Mayor Michael Bloomberg called the proposal fair, a sentiment echoed by one of the negotiators of the deal that was announced on Thursday night after years of fighting in court.

“I think it’s a good settlement for everybody,” Mr. Bloomberg said on Friday on his weekly radio show. “This takes care of civilians and uniform service members, it takes care of the private contractors who were brought in. ... So I think it’s fair and reasonable given the circumstances. We’ve been working on this for a long time.”

The settlement agreed to by lawyers representing the city, construction companies and the workers was announced by WTC Captive Insurance Co., a special entity established to indemnify the city and its contractors against potential legal action as they moved to clean up the site after the September 11, 2001, terrorist attacks.

Both sides were scheduled to appear before the federal judge handling the litigation, U.S. District Judge Alvin Hellerstein, who must approve the deal along with the workers themselves. For the settlement to be enforced, 95 percent of the workers would need to agree to be bound by its terms.
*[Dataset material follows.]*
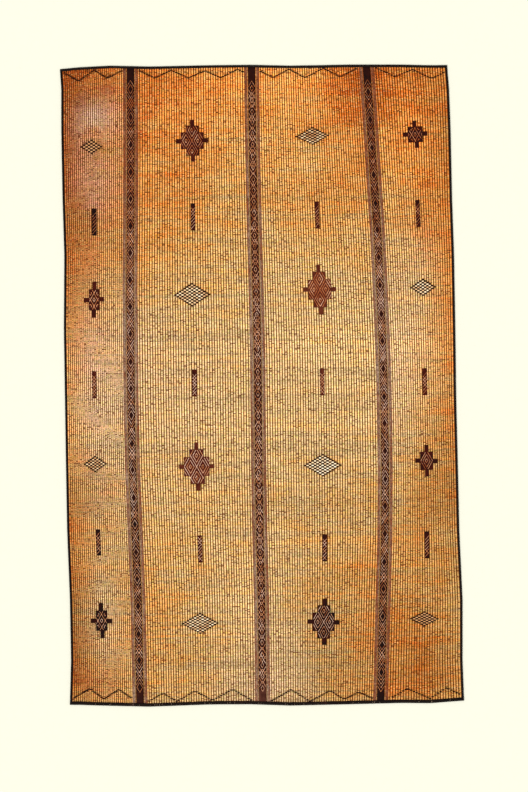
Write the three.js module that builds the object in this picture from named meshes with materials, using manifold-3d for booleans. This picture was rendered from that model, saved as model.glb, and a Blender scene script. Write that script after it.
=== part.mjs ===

The settlement would mean a postponement or cancellation of the trials tentatively scheduled to begin in May.

Some of the cases scheduled to be heard first included that of a fire-fighter who died of throat cancer and another who needed a lung transplant, as well as workers with less serious ailments, including a Consolidated Edison utility company employee with limited exposure to the debris pile and no current serious illness.

The deal would make the city and other companies represented by the insurer liable for a minimum of $575 million, with more money available to the sick if certain conditions are met.

Most if not all of the money would come out of a $1 billion grant from the Federal Emergency Management Agency.

Marc Bern, a senior partner with the law firm Worby, Groner, Edelman & Napoli, Bern LLP, which negotiated the deal, said it was “a good settlement.”

Workers who wish to participate in the settlement would need to prove they had been at the World Trade Centre site or other facilities that handled debris. They also would have to turn over medical records and provide other information aimed at weeding out fraudulent or dubious claims.

Thousands of police officers, fire-fighters and construction workers who put in time at the 16—acre (6.5—hectare) site in lower Manhattan had filed lawsuits against the city, claiming it sent them to ground zero without proper protective equipment.

Many now claim to have fallen ill. A majority complained of a respiratory problem similar to asthma, but the suits also sought damages for hundreds of other types of ailments, including cancer.